The Chantic Bird
- First edition
- Author: David Ireland
- Language: English
- Genre: Literary fiction
- Publisher: Heinemann, London
- Publication date: 1968
- Media type: Print
- Pages: 201 pp
- Preceded by: –
- Followed by: The Unknown Industrial Prisoner

= The Chantic Bird =

1968 novel by David Ireland

The Chantic Bird (1968) is the debut novel by Australian writer David Ireland.

==Plot summary==
The novel follows the story of a young, psychotic teenage boy living on the fringes of society in Sydney. His only interactions with the world are through a suburban family, the children who live there and Bee the woman who cares for them.

==Critical reception==
Virginia Osborne, reviewing the novel in The Canberra Times, found the novel "impressive" and noted: "The country is vividly described by Mr Ireland. The only jarring note is the baby talk indulged in by the children which is too cloying. But this apart, it has the same aura of inescapable tragedy as the film 'Bonnie and Clyde' and should appeal to the same public."

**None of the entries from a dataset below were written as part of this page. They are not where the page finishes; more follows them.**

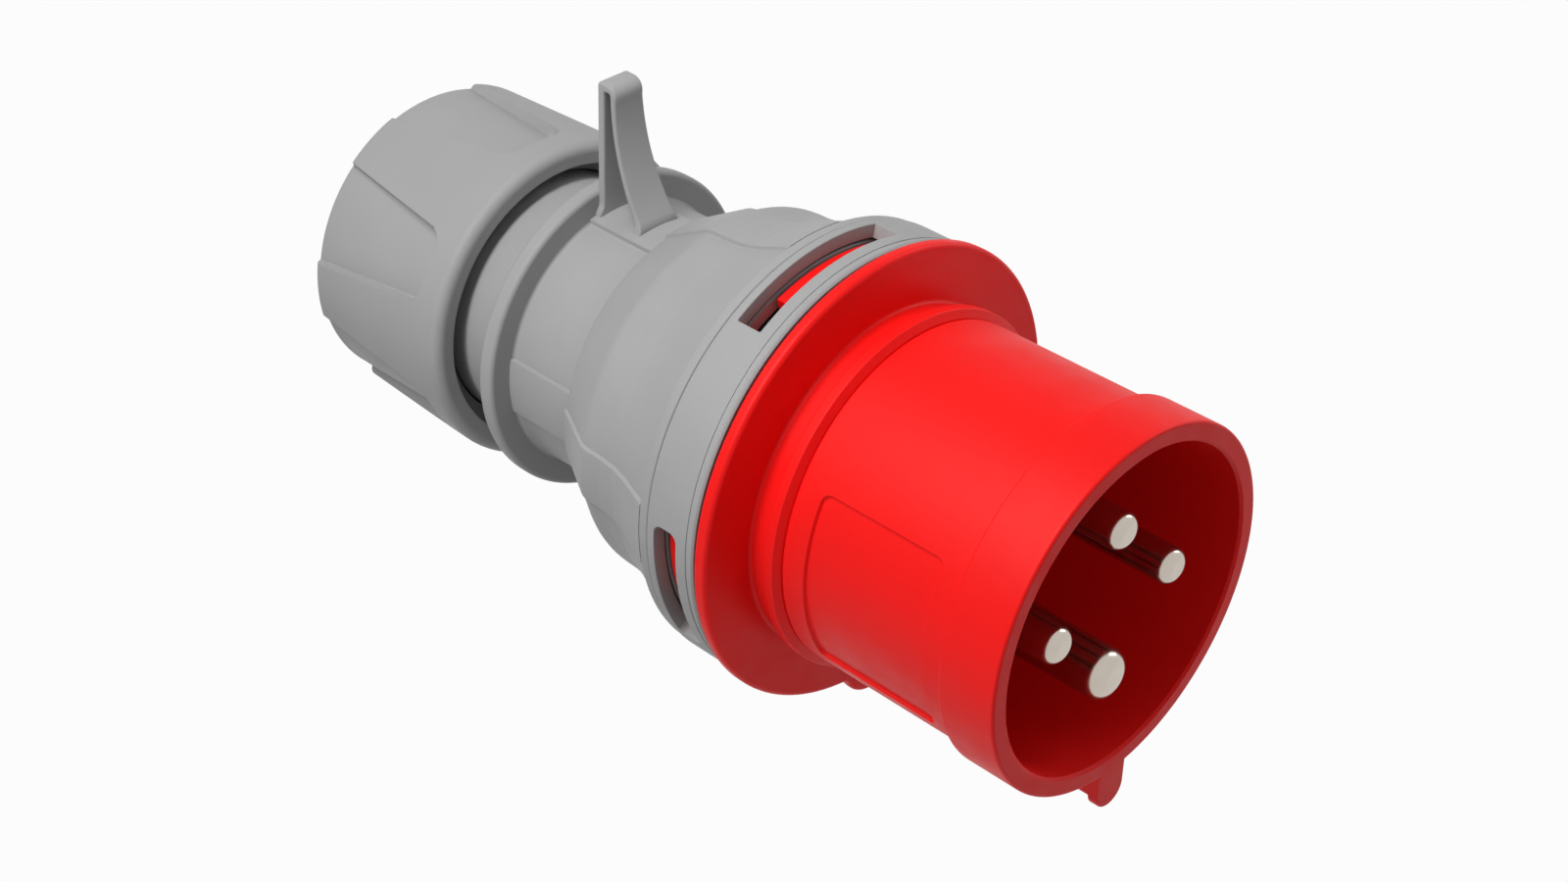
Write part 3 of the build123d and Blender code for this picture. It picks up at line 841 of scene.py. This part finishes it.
def arc_height(first, middle, last, radius):
    """Height at a radius on the hollow arc through three (radius, height) points."""
    a, b, c = Vector(first), Vector(middle), Vector(last)
    d = 2 * (a.x * (b.y - c.y) + b.x * (c.y - a.y) + c.x * (a.y - b.y))
    squares = [spot.length_squared for spot in (a, b, c)]
    centre = Vector((
        (squares[0] * (b.y - c.y) + squares[1] * (c.y - a.y) + squares[2] * (a.y - b.y)) / d,
        (squares[0] * (c.x - b.x) + squares[1] * (a.x - c.x) + squares[2] * (b.x - a.x)) / d,
    ))
    reach = (a - centre).length
    return centre.y - math.sqrt(reach**2 - (radius - centre.x) ** 2)


# Steps along each leg of the hook, and the turns of its rounded corners
LEG_STEPS = 24
ARC_TURNS = [22.5 * step for step in range(5)]


def arch(tip, back, top, waist, foot, foot_radius, rear_round, front_round):
    """One side of the hook: up the straight back, round the tip and down the hollow front to the neck."""
    rise = tip - rear_round - hook_root
    spots = [(hook_root + rise * step / LEG_STEPS, back) for step in range(LEG_STEPS)]
    for swing in map(math.radians, ARC_TURNS):
        spots.append((tip - rear_round * (1 - math.sin(swing)), back + rear_round * (1 - math.cos(swing))))
    centre = Vector((tip - front_round, back + top - front_round))
    for swing in map(math.radians, ARC_TURNS):
        spots.append((centre.x + front_round * math.cos(swing), centre.y + front_round * math.sin(swing)))
    marks = ((tip, back + top), (hook_waist_radius, back + waist), (foot_radius, back + foot))
    for step in range(1, LEG_STEPS + 1):
        radius = centre.x + (foot_radius - centre.x) * step / LEG_STEPS
        spots.append((radius, arc_height(*marks, radius)))
    spots.append((hook_root, back + foot))
    return [Vector(spot) for spot in spots]


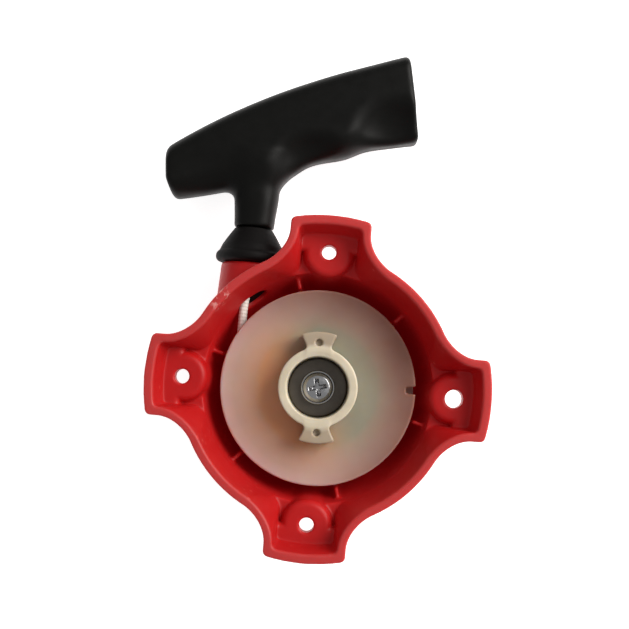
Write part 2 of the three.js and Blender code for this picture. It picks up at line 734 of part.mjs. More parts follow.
addPiece(
  'handle_bell',
  turnedOnRope([
    [SPIGOT_RADIUS + GAP, BELL_BOTTOM_Y],
    [BELL_RADIUS - 0.6, BELL_BOTTOM_Y],
    [BELL_RADIUS, BELL_BOTTOM_Y + 0.7],
    [BELL_RADIUS, BELL_BOTTOM_Y + 2],
    [BELL_RADIUS - 0.5, BELL_BOTTOM_Y + 3.6],
    [BELL_RADIUS - 1.5, BELL_BOTTOM_Y + 5.8],
    [BELL_RADIUS - 2.9, BELL_BOTTOM_Y + 8.1],
    [STEM_RADIUS + 0.6, BELL_TOP_Y - 0.8],
    [STEM_RADIUS, BELL_TOP_Y],
    [SPIGOT_RADIUS + GAP, BELL_TOP_Y],
    [SPIGOT_RADIUS + GAP, BELL_BOTTOM_Y],
  ]),
  blackRubber,
);

const lidSize = KNOT_POCKET_SIZE - 2 * GAP;
addPiece(
  'knot_cover',
  block(
    [lidSize, lidSize, 2],
    [ROPE_X, KNOT_POCKET_Y + KNOT_POCKET_SIZE / 2, GRIP_BACK_Z + 1.4],
  ),
  blackPlastic,
);

export default part;
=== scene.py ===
"""Looks of the recoil starter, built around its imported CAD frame.

Blender works in metres. The moulded shapes are worked out in millimetres, as distances to
their surfaces on a grid, then meshed and scaled.
"""
import math

import bpy
import numpy as np
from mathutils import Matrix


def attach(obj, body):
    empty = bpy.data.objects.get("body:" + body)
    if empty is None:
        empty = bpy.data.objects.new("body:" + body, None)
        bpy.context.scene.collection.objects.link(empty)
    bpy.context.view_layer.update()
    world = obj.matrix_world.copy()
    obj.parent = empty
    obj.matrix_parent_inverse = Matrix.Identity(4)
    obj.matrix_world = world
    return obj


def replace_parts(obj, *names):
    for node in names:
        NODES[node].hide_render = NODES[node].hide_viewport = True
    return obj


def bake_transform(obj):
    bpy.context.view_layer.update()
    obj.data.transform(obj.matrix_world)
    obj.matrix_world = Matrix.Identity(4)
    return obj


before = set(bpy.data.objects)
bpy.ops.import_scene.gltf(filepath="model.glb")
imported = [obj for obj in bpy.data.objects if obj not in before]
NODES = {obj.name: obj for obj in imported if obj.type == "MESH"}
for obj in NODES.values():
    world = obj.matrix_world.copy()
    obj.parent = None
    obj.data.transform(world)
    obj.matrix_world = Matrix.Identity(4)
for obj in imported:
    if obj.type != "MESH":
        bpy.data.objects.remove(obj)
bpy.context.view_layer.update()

import openvdb
from mathutils import Matrix, Vector

MM = 0.001

# ---- Dimensions, in mm, as in the CAD ----

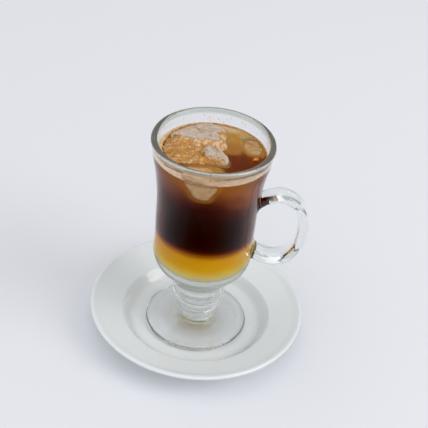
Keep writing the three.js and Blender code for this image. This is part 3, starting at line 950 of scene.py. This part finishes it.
def froth_ring(s, inside, level, climb, material):
    """The uneven rim of pale froth where the drink meets the wall."""
    around, section = 480, 30
    points, creams = [], []
    for i in range(around):
        edge = outward(2 * math.pi * i / around)
        left = max(0, -edge.x) ** 2
        uneven = noise.noise(edge * 5)
        wide = np.interp(360 * i / around, *zip(*RING_WIDTHS)) * (1 + 0.3 * uneven)
        # Scallops of single bubbles along the free edge.
        wide += min(0.5, 0.4 * wide) * noise.noise(edge * 17)
        tall = (0.6 + 0.7 * left) * (1 + 0.35 * uneven) + 0.35 * climb
        for j in range(section):
            b = 2 * math.pi * j / section
            z = level + 0.2 + tall * math.sin(b)
            out = inside_radius(inside, z) + 0.1 - wide * (1 + math.cos(b))
            place = Vector((out * edge.x, out * edge.y, 0))
            # Bubbles about 1 mm across roughen the top, but not where it meets the wall.
            bubble = noise.noise(place / 0.8) * (1 + math.cos(b)) / 2
            out += 0.12 * bubble
            points.append((out * edge.x, out * edge.y, z + 0.35 * bubble * max(0, math.sin(b))))
            creams.append(0.4 + 0.25 * left - 0.3 * math.cos(b) + 0.4 * noise.noise(place / 1.6))
    piece = new_piece("froth_ring", points, quads(around, section, closed=True), material)
    mark(piece, "cream", creams)
    return piece


def drops(name, places, material, segments=12):
    """Many small round drops as one mesh, each with its middle, radius, squash and the way it faces."""
    points, faces = [], []
    rings = segments // 2
    for middle, radius, squash, facing in places:
        turn = Vector(facing).to_track_quat("Z", "Y").to_matrix()
        first = len(points)
        for i in range(rings + 1):
            b = math.pi * i / rings
            for j in range(segments if 0 < i < rings else 1):
                a = 2 * math.pi * j / segments
                local = Vector((math.sin(b) * math.cos(a), math.sin(b) * math.sin(a), math.cos(b) * squash))
                points.append(tuple(Vector(middle) + turn @ (local * radius)))
        last = len(points) - 1
        for j in range(segments):
            k = (j + 1) % segments
            faces.append((first, first + 1 + j, first + 1 + k))
            faces.append((last, last - segments + k, last - segments + j))
            for i in range(rings - 2):
                a, b = first + 1 + i * segments, first + 1 + (i + 1) * segments
                faces.append((a + j, b + j, b + k, a + k))
    return new_piece(name, points, faces, material)


def bubbles(s, height, draws):
    """Single bubbles that stand on the froth and at its edges."""
    places = []
    while len(places) < s.bubbles:
        x, y = draws.uniform(-31, 12), draws.uniform(-16, 22)
        if -0.4 < froth_depth(x, y) < 9 and math.hypot(x, y) < 31.5:
            small = draws.random() < SMALL_BUBBLES_SHARE
            radius = draws.uniform(*(SMALL_BUBBLES if small else LARGE_BUBBLES))
            z = height(x, y) + s.thickness / MM * 0.8
            places.append(((x, y, z), radius, draws.uniform(0.7, 0.9), (0, 0, 1)))
    return drops("froth_bubbles", places, material_of(liquid_film, s.foam, name="bubble_skin"))


def droplets(s, inside, draws):
    """Drops that cling to the inside of the glass above the drink, most of them at the back."""
    places = []
    for _ in range(s.droplets):
        edge, z = outward(math.radians(draws.gauss(62, 34))), draws.uniform(*DROP_HEIGHTS)
        radius = draws.uniform(*DROP_RADII)
        middle = edge * (inside_radius(inside, z) + 0.05) + Vector((0, 0, z))
        places.append((middle, radius, 0.45, tuple(-edge)))
    return drops("wall_droplets", places, material_of(liquid_film, "#f3e2c0", name="drink_droplet"), 16)


def drip(inside, material):
    """The thin run of coffee down the inside of the wall at the front."""
    places = []
    for i in range(DRIP_DROPS):
        z = DRIP_LOW + DRIP_STEP * i
        edge = outward(math.radians(-89 + 0.15 * math.sin(0.9 * i)))
        middle = edge * inside_radius(inside, z) + Vector((0, 0, z))
        places.append((middle, 0.5 - 0.02 * i, 0.5, tuple(-edge)))
    return drops("wall_drip", places, material)


# Pieces


def settle(piece, slot, *nodes):
    """Makes a finished piece part of the object and hides the CAD nodes that it stands for; the finish that
    it is given is not used.
    """
    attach(piece, "root")
    if nodes:
        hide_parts(*nodes)
    return piece


class DRINK_OT_saucer(Operator):
    """Adds the white saucer"""

    bl_idname = "drink.saucer"
    bl_label = "Saucer"

    def execute(self, context):
        s = context.scene.layered_drink.saucer
        points, faces = turned(saucer_outline(s), FINE_ROUND)
        material = material_of(porcelain_glazed, s)
        settle(new_piece("saucer_glazed", points, faces, material), "porcelain", "saucer")
        return {"FINISHED"}


class DRINK_OT_glass(Operator):
    """Adds the clear mug with its handle"""

    bl_idname = "drink.glass"
    bl_label = "Glass Mug"

    def execute(self, context):
        s = context.scene.layered_drink.glass
        material = material_of(soda_glass_pressed, s)
        mug = new_piece("mug_pressed", *turned(glass_outline(s), ROUND), material)
        strap = new_piece("strap", *handle_strap(s), material)
        joined(mug, strap)
        mug.data.shade_smooth()
        mug.data.set_sharp_from_angle(angle=math.radians(50))
        drink = context.scene.layered_drink.drink
        inside, contact = bowl_inside(s), (drink.drink_level + drink.meniscus) / MM
        mirrors = []
        for face in mug.data.polygons:
            x, y, z = face.center / MM
            deep = math.hypot(x, y) - inside_radius(inside, z)
            if z < contact and deep < WETTED_DEPTH:
                mirrors.append(WETTED_MIRROR)
            elif OUTER_LOW < z < contact + 1 and deep < s.wall / MM + OUTER_DEPTH:
                mirrors.append(WALL_MIRROR)
            else:
                mirrors.append(1)
        mark(mug, "mirror", mirrors, "FACE")
        heights = [vertex.co.z / MM for vertex in mug.data.vertices]
        mark(mug, "thick", np.interp(heights, THICK_HEIGHTS, THICK_SHARES))
        settle(mug, "clear_glass", "glass")
        return {"FINISHED"}


class DRINK_OT_juice(Operator):
    """Adds the layer of orange juice"""

    bl_idname = "drink.juice"
    bl_label = "Orange Juice"

    def execute(self, context):
        settings = context.scene.layered_drink
        s = settings.drink
        inside = bowl_inside(settings.glass)
        top, reach = s.layer_level / MM, s.reach / MM * 0.8
        wall = [(r + reach, z - reach) for r, z in inside[::-1] if 1 < r and z < top - 0.3]
        edge = inside_radius(inside, top) + reach
        surface = [(edge * share, top) for share in (1, 0.8, 0.6, 0.4, 0.2)]
        outline = [(0, inside[-1, 1] - reach), *wall, *surface, (0, top)]
        piece = new_piece("juice_cloudy", *turned(outline, ROUND), material_of(orange_juice_cloudy, s))
        piece.data.set_sharp_from_angle(angle=math.radians(50))
        settle(piece, "orange_juice", "orange_juice")
        return {"FINISHED"}


class DRINK_OT_brew(Operator):
    """Adds the layer of cold coffee, which climbs a little up the wall and the ice"""

    bl_idname = "drink.brew"
    bl_label = "Cold Brew"

    def execute(self, context):
        settings = context.scene.layered_drink
        s = settings.drink
        inside = bowl_inside(settings.glass)
        low, level, climb, reach = s.layer_level / MM - 0.1, s.drink_level / MM, s.meniscus / MM, s.reach / MM
        wall = [(r + reach, z) for r, z in inside[::-1] if low + 0.3 < z < level - 0.3]
        contact = inside_radius(inside, level + climb)
        edge = [(contact + reach, level + climb), (contact - 0.02, level + climb)]
        aside = (0.15, 0.35, 0.6, 0.9, 1.3, 1.8, 2.4, 3)
        film = [(contact - d, level + climb * math.exp(-d / FILM_BEND)) for d in aside]
        surface = [(r, level) for r in np.linspace(contact - 3.4, 0.4, 64)]
        base = inside_radius(inside, low) + reach
        outline = [(0, low), *[(base * share, low) for share in (0.25, 0.5, 0.75, 1)], *wall]
        points, faces = turned([*outline, *edge, *film, *surface, (0, level)], FINE_ROUND)
        shown = surface_tree(context.scene, "_melted")
        for i, (x, y, z) in enumerate(points):
            if z >= level - 0.01 and math.hypot(x, y) < contact - 0.5:
                away = shown.find_nearest(Vector((x, y, level)))[3]
                points[i][2] += ICE_FILM * climb * math.exp(-away / ICE_FILM_BEND)
        piece = new_piece("coffee_filtered", points, faces, material_of(cold_brew_filtered, s))
        piece.data.set_sharp_from_angle(angle=math.radians(60))
        still = []
        for face in piece.data.polygons:
            x, y, z = face.center / MM
            still.append(float(z > level - 0.05 and math.hypot(x, y) < contact))
        mark(piece, "still", still, "FACE")
        sunk = surface_tree(context.scene, "ice_sunk")
        melt = np.zeros(len(points))
        for tree, (most, start, spread) in ((shown, SHOWN_MELT), (sunk, SUNK_MELT)):
            away = np.array([tree.find_nearest(Vector(point))[3] for point in points])
            melt = np.maximum(melt, most * np.exp(-(np.maximum(away - start, 0) / spread) ** 2))
        mark(piece, "melt", melt)
        settle(piece, "cold_brew", "cold_brew")
        return {"FINISHED"}


class DRINK_OT_ice(Operator):
    """Adds the ice, both what stands out of the drink and what is sunk in it"""

    bl_idname = "drink.ice"
    bl_label = "Ice"

    def execute(self, context):
        s = context.scene.layered_drink.ice
        level = context.scene.layered_drink.drink.drink_level
        melting, steeped = (material_of(kind, s, level) for kind in (ice_melting, ice_steeped))
        inside = bowl_inside(context.scene.layered_drink.glass)
        for block in BLOCKS_SHOWN:
            melted = block._replace(name=block.name + "_melted")
            material = steeped if block.steeped else melting
            settle(block_of_ice(melted, s, material, inside), "ice", block.name)
        for block in BLOCKS_SUNK:
            settle(block_of_ice(block, s, steeped, inside), "ice")
        settle(block_of_ice(CHIP, s, material_of(orange_peel, s.chip), inside), "orange_juice")
        return {"FINISHED"}


class DRINK_OT_froth(Operator):
    """Adds the froth, its bubbles, and the drops inside the rim"""

    bl_idname = "drink.froth"
    bl_label = "Froth"

    def execute(self, context):
        settings = context.scene.layered_drink
        s, drink = settings.froth, settings.drink
        draws = random.Random(s.seed)
        inside, level = bowl_inside(settings.glass), drink.drink_level / MM
        ice = surface_tree(context.scene, "_melted")

        def height(x, y):
            """The top of the drink or of the ice at a place, with what leans against the ice beside it."""
            tops = [level]
            for aside, ahead in ((0, 0), (LEAN, 0), (-LEAN, 0), (0, LEAN), (0, -LEAN)):
                hit = ice.ray_cast(Vector((x + aside, y + ahead, 160)), Vector((0, 0, -1)))[0]
                if hit:
                    tops.append(hit.z - abs(aside + ahead))
            return max(tops)

        material = material_of(coffee_froth, s)
        settle(froth_sheet(s, height, inside_radius(inside, level), material), "cold_brew")
        settle(froth_ring(s, inside, level, drink.meniscus / MM, material), "cold_brew")
        settle(bubbles(s, height, draws), "cold_brew")
        settle(droplets(s, inside, draws), "cold_brew")
        settle(drip(inside, material_of(liquid_film, "#f4dcb8", name="drip_coffee")), "cold_brew")
        return {"FINISHED"}


class DRINK_OT_stage(Operator):
    """Adds the table, the soft lights and the camera"""

    bl_idname = "drink.stage"
    bl_label = "Stage"

    def execute(self, context):
        scene = context.scene
        s = scene.layered_drink.stage
        corners = [(x * TABLE_HALF, y * TABLE_HALF, 0) for x, y in ((-1, -1), (1, -1), (1, 1), (-1, 1))]
        new_piece("table", corners, [(0, 1, 2, 3)], material_of(table_laminate, s.floor))

        for name, power, size, where in (
            ("key", s.key_power, 1.3, (1.63, -0.6, 1.35)),
            ("overhead", OVERHEAD_SHARE * s.key_power, 2.4, (-0.2, 0.1, 1.9)),
        ):
            soft = bpy.data.lights.new(name, "AREA")
            soft.energy, soft.shape, soft.size = power, "SQUARE", size
            lamp = bpy.data.objects.new(name, soft)
            lamp.location = where
            lamp.rotation_euler = (Vector((0, 0, 0.07)) - lamp.location).to_track_quat("-Z", "Y").to_euler()
            scene.collection.objects.link(lamp)

        world = bpy.data.worlds.new("studio")
        world.use_nodes = True
        world.node_tree.nodes.clear()
        # The room is lighter in front of the glass and to its left than behind it.
        add = partial(add_node, world.node_tree)
        way = add("TexCoord").outputs["Generated"]
        towards = add("VectorMath", {0: way, 1: (-0.7, -0.7, 0)}, operation="DOT_PRODUCT")
        strength = add("MapRange", {
            "Value": towards, "From Min": -1.0,
            "To Min": 0.5 * s.sky_strength, "To Max": 1.25 * s.sky_strength,
        })
        sky = add("Background", {"Color": s.sky, "Strength": strength})
        add("OutputWorld", {"Surface": sky})
        scene.world = world

        camera = bpy.data.objects.new("camera", bpy.data.cameras.new("camera"))
        camera.data.lens, camera.data.sensor_width = s.lens, 36
        camera.location = [place * MM for place in CAMERA_PLACE]
        level = Euler((math.pi / 2 - s.camera_elevation, 0, 0)).to_matrix()
        camera.rotation_euler = (level @ Euler((0, 0, s.camera_roll)).to_matrix()).to_euler()
        scene.collection.objects.link(camera)
        scene.camera = camera

        scene.view_settings.view_transform = "Standard"
        scene.view_settings.use_curve_mapping = True
        scene.view_settings.curve_mapping.black_level = BLACK_LEVEL
        for kind in ("max_bounces", "transmission_bounces", "transparent_max_bounces"):
            setattr(scene.cycles, kind, 32)
        scene.cycles.diffuse_bounces = 6
        scene.cycles.glossy_bounces = 8
        scene.cycles.blur_glossy = 0.3
        scene.cycles.use_denoising = True
        return {"FINISHED"}


class DRINK_PT_panel(Panel):
    """Lists the pieces of the drink"""

    bl_label = "Layered Drink"
    bl_idname = "DRINK_PT_panel"
    bl_space_type = "VIEW_3D"
    bl_region_type = "UI"
    bl_category = "Drink"

    def draw(self, context):
        for operator in OPERATORS:
            self.layout.operator(operator.bl_idname)


OPERATORS = (
    DRINK_OT_saucer, DRINK_OT_glass, DRINK_OT_juice, DRINK_OT_ice, DRINK_OT_brew, DRINK_OT_froth,
    DRINK_OT_stage,
)
SETTINGS = (
    SaucerSettings, GlassSettings, DrinkSettings, IceSettings, FrothSettings, StageSettings, LayeredDrink,
)


def register():
    for kind in (*SETTINGS, *OPERATORS, DRINK_PT_panel):
        bpy.utils.register_class(kind)
    bpy.types.Scene.layered_drink = PointerProperty(type=LayeredDrink)


def unregister():
    del bpy.types.Scene.layered_drink
    for kind in reversed((*SETTINGS, *OPERATORS, DRINK_PT_panel)):
        bpy.utils.unregister_class(kind)


def main():
    register()
    bpy.ops.drink.saucer()
    bpy.ops.drink.glass()
    bpy.ops.drink.juice()
    bpy.ops.drink.ice()
    bpy.ops.drink.brew()
    bpy.ops.drink.froth()
    bpy.ops.drink.stage()


if __name__ == "__main__":
    main()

Michael Wilding found the novel less than impressive: "There is never any firm establishment of his idiom. The language is a shaky mixture of slang and routine literary, overlaid with the odd portentous gesture at establishing some metaphysical cum-our-violent-civilization's angst. There is no meaningful exploration of character or social type nor is there any insight offered into the delinquent mind. The psychology is rudimentary and literary, and the novel's only function is a titillating or emetic one."

== See also ==
- 1968 in Australian literature

== Notes ==
Text Publishing re-issued the novel in March 2015 as part of their "Text Classics" series. The book was issued with an introduction by critic Geordie Williamson titled "Australian Psycho".